Témoignages
& Critiques
Le Rendez-vous manqué
|
|
Wladimir Skouratoff et Toni Lander
(couverture du
Dance and Dancers, Londres, mars 1958)
|
Le 3 janvier 1958, au Théâtre du Casino de Monte-Carlo, le rideau se levait sur la première mondiale du ballet en 3 actes “Le rendez-vous manqué”, musique de Michel Magne et chorégraphie de John Taras pour le 1er. et 3ème. actes et de Don Lurio pour le 2de. Ses interprètes principaux en étaient Wladimir Skouratoff, Toni Lander et Noëlle Adam.
L’événement provoqua une grande affluence, car le sujet du ballet était bâti sur une idée de Françoise Sagan, le jeune écrivain français qui avait obtenu une grande publicité avec son roman Bonjour tristesse en 1954 et avait réussi à éveiller la curiosité du public et de la critique spécialisée.
Le critique anglais Peter Williams (Dance and Dancers, 1958), offre un long compte-rendu sur “l’histoire de la création du Rendez-vous manqué à Monte-Carlo”, dont nous avons extrait les paragraphes suivants:
(...) “J’avais entendu parler pour la première fois du ballet de Sagan l’été dernier, alors que j’étais à Seville. L’impresario et directeur de la compagnie concernée, Albert Sarfati, me parla de l’idée pendant un déjeuner, un jour de grande chaleur, avant d’aller assister à une corrida. A l’époque, Georges Skibine devait être chargé de la chorégraphie et Picasso avait été pressenti pour dessiner une partie des décors, alors que Jean Cocteau aurait assuré le reste.”
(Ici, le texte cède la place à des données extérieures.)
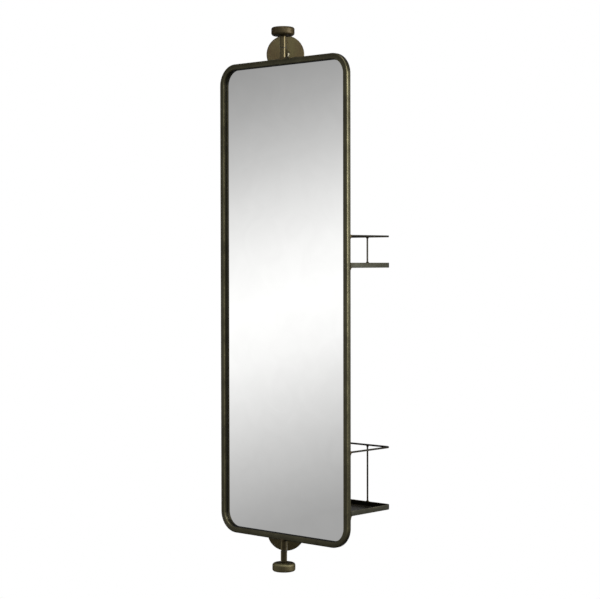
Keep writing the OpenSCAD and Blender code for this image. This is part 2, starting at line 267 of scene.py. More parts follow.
def new_material(name):
    """A new material, its node tree, its shader and its object's own coordinates."""
    made = bpy.data.materials.new(name)
    made.use_nodes = True
    tree = made.node_tree
    spot = add_node(tree, "ShaderNodeTexCoord").outputs["Object"]
    return made, tree, tree.nodes["Principled BSDF"], spot


def add_bump(tree, relief, strength, depth):
    """Adds a bump from a pattern, depth metres deep, and returns its normal."""
    sockets = {"Height": relief, "Strength": strength, "Distance": depth}
    return add_node(tree, "ShaderNodeBump", sockets).outputs[0]


def antique_brass(
    name, dark, light, grain, rough, turn=0.0, uv_streaks=False, edge=False,
    lacquer=0.3, film=THICK_FILM,
):
    """Brass with a dark chemical patina, rubbed back by hand and lacquered. The patina lies in
    clouds from the dark colour to the light one, with finer mottles, and the rubbing leaves
    streaks. The lacquer, whole at 1, gives the pale sheen, and film is the tint at a low angle.
    Where edge is set, an attribute lets the bare brass through, more in some places: wear, and on
    the frame and the knobs partly painted light.

    grain is the size of a streak in mm along X, Y and Z of axes turned by turn, or along U and V
    with uv_streaks. Real rubbing marks are 0.1 mm wide and don't show, so these are coarser."""
    made, tree, shader, spot = new_material(name)
    clouds = add_node(
        tree, "ShaderNodeTexNoise",
        {"Vector": spot, "Scale": 1 / CLOUD, "Detail": 4, "Roughness": 0.55, "Distortion": 0.6},
    ).outputs[0]
    mottle = add_node(
        tree, "ShaderNodeTexNoise",
        {"Vector": spot, "Scale": 1 / MOTTLE, "Detail": 3, "Roughness": 0.6},
    ).outputs[0]
    if uv_streaks:
        flow = add_node(tree, "ShaderNodeUVMap", uv_map="UVMap").outputs[0]
    else:
        flow = add_node(
            tree, "ShaderNodeMapping", {"Vector": spot, "Rotation": (0, 0, turn)}
        ).outputs[0]
    stretched = add_node(
        tree, "ShaderNodeVectorMath", {0: flow, 1: tuple(1 / (size * MM) for size in grain)},
        operation="MULTIPLY",
    ).outputs[0]
    streaks = add_node(
        tree, "ShaderNodeTexNoise", {"Vector": stretched, "Scale": 1, "Detail": 2, "Roughness": 0.5}
    ).outputs[0]
    colour = add_ramp(tree, clouds, [(0.32, linear(dark)), (0.68, linear(light))])
    middle = {"From Min": 0.3, "From Max": 0.7}
    for pattern, contrast in ((mottle, MOTTLE_CONTRAST), (streaks, STREAK_CONTRAST)):
        tone = add_node(
            tree, "ShaderNodeMapRange",
            {"Value": pattern, **middle, "To Min": 1 - contrast, "To Max": 1 + contrast},
        ).outputs[0]
        colour = add_node(
            tree, "ShaderNodeVectorMath", {0: colour, "Scale": tone}, operation="SCALE"
        ).outputs[0]
    # Bare brass from the attribute: wear, and on the frame and the knobs partly painted light
    if edge:
        bare = add_node(tree, "ShaderNodeAttribute", attribute_name="bare_edge_and_sheen").outputs["Fac"]
        patchy = add_node(
            tree, "ShaderNodeMapRange",
            {"Value": clouds, "From Min": 0.35, "From Max": 0.65, "To Min": 0.35, "To Max": 1.0},
        ).outputs[0]
        bare = add_maths(tree, "MULTIPLY", bare, patchy)
        colour = add_node(
            tree, "ShaderNodeMix", {0: bare, 6: colour, 7: linear(BARE_BRASS_AND_SHEEN)}, data_type="RGBA"
        ).outputs[2]
    gloss = add_node(
        tree, "ShaderNodeMapRange",
        {"Value": mottle, **middle, "To Min": rough - 0.05, "To Max": rough + 0.06},
    ).outputs[0]
    relief = add_maths(tree, "ADD", streaks, mottle)
    connect(tree, shader, {
        "Base Color": colour, "Roughness": gloss, "Metallic": 1.0, "Specular Tint": linear(film),
        "Normal": add_bump(tree, relief, 0.25, RELIEF_DEPTH),
        "Coat Weight": lacquer, "Coat Roughness": LACQUER_ROUGH,
    })
    return made


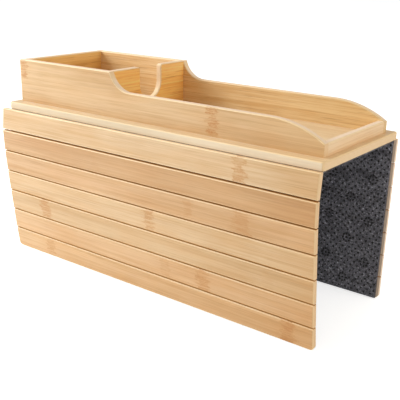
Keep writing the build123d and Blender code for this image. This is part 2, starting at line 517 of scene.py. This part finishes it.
def bamboo_material(
    name, seed, tint, along="x", strips=True, streaks=0.8, veins=0.25, marks=(), faces=(),
    painted_shade_tint=None, shade_drift=None, fade=None,
):
    """Bamboo for one piece, in its own tint. marks are (centre, length, width, strength) of cane
    joints, and faces are (direction, colour, share) of the faces that get a colour over the
    grain, some of it painted light and some painted shade. warm is a painted shade tint of the
    face towards the open end, which lies away from the key lamp. drift is (from x, to x, tint) of
    painted shade, a slow darkening towards the open end, of all but those faces, and fade is a
    slow change of tint like it, for all of it."""
    look = bpy.context.scene.tray_bamboo
    material, shader, where = principled(name)
    place, facing = where["Object"], where["Normal"]
    if along == "y":
        place, facing = turned(place), turned(facing)
    grain = placed(
        "bamboo grain", bamboo_grain_group, Place=place, Facing=facing,
        Pale=tinted(look.pale, tint), Deep=tinted(look.deep, tint), Rim=rgba(look.rim),
        Cut=rgba(look.cut), Strip=look.strip, Strip_Contrast=STRIP_CONTRAST if strips else 0.0,
        Streaks=streaks, Veins=veins, Seed=float(seed),
    )
    colour, gloss, coat = grain["Colour"], grain["Roughness"], grain["Coat"]
    for number, (centre, length, width, strength) in enumerate(marks):
        mask = placed(
            "cane joint", cane_joint_group, Place=place, Centre=centre, Length=length,
            Width=width, Seed=float(seed * 3 + number),
        )["Mask"]
        colour = mixed(times(mask, strength), colour, rgba(look.knuckle))
    # Painted shade: the face towards the open end, away from the key lamp, takes a deeper, warmer
    # tint.
    if painted_shade_tint:
        painted_shade_colour = shaded(1.0, colour, opaque(painted_shade_tint))
        colour = mixed(facing_share(where, OPEN_END), colour, painted_shade_colour)
    # Painted shade: a slow darkening and warming towards the open end, away from the key lamp.
    if shade_drift:
        colour = drifted(where, colour, *shade_drift)
    for direction, face_colour, share in faces:
        raw = times(facing_share(where, direction), share)
        colour = mixed(raw, colour, rgba(face_colour))
        gloss = scaled(raw, RAW_ROUGHNESS, gloss, clamp=True)
        coat = scaled(raw, -COAT, coat, clamp=True)
    if fade:
        colour = drifted(where, colour, *fade)
    feed(shader, Base_Color=colour, Roughness=gloss)
    feed(shader, Coat_Weight=coat, Coat_Roughness=COAT_ROUGHNESS)
    bumped(shader, grain["Height"], *BAMBOO_RELIEF)
    return material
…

(...) “Skibine n’obtint pas la permission de l’Opéra de Paris de s’absenter pour créer la chorégraphie et fut remplacé par John Taras, pour le ler. et le 3ème. acte et par Don Lurio pour le modern-jazz du 2de. Le très prolifique peintre français Bernard Buffet remplaçait maintenant Picasso et Cocteau; le réalisateur de cinéma Roger Vadim était responsable de la production. La musique était aux mains de Michel Magne, que Skibine m’avait précédemment décri comme “une sorte de Stan Kenton français”. A l’origine, la chanteuse de cabaret Juliette Greco, pour laquelle Françoise Sagan avait écri le texte de beaucoup de chansons, devait tenir un rôle important dans la production, mais elle fut remplacée par Noëlle Adam, danseuse bien connue du cabaret parisien.”
“L’ARGUMENT: Un jeune homme d’une famille burgeoise de province, fait la connaissance d’une jeune femme élégante et très bien introduite partout dans le milieu parisien. Pendant une période assez courte, ils ont une aventure, mais arrive le moment où elle doit retourner auprès de son mari à New-York. Elle promet au jeune homme un ultime rendez-vous sur son chemin vers l’aéroport d’Orly.
Le 1er. acte s’ouvre sur le jeune homme, seul dans son appartement, plein de joie à l’idée du rendez-vous promis. Il essaye d’arranger des roses dans un vase, mais il le casse accidentellement. Il s’ensuit une valse pour le corps de ballet représentant les roses. Il se dirige alors vers la cheminée et, immédiatement, les flammes prennent vie en un divertissement qui inclut une danse spagnole et un charleston. L’horloge suit en marquant les minutes qui passent et le mouvement du balancier est représenté par un pas de deux. On frappe enfin à la porte – sera-ce elle? Le jeune homme court ouvrir pendant que le rideau tombe.
La solution de continuité est donné par le frappement à la porte qui se répète au 2de. acte. Ce n’est pas la jeune femme qui arrive, mais un groupe de personnes qui a choisi la maison pour une fête surprise.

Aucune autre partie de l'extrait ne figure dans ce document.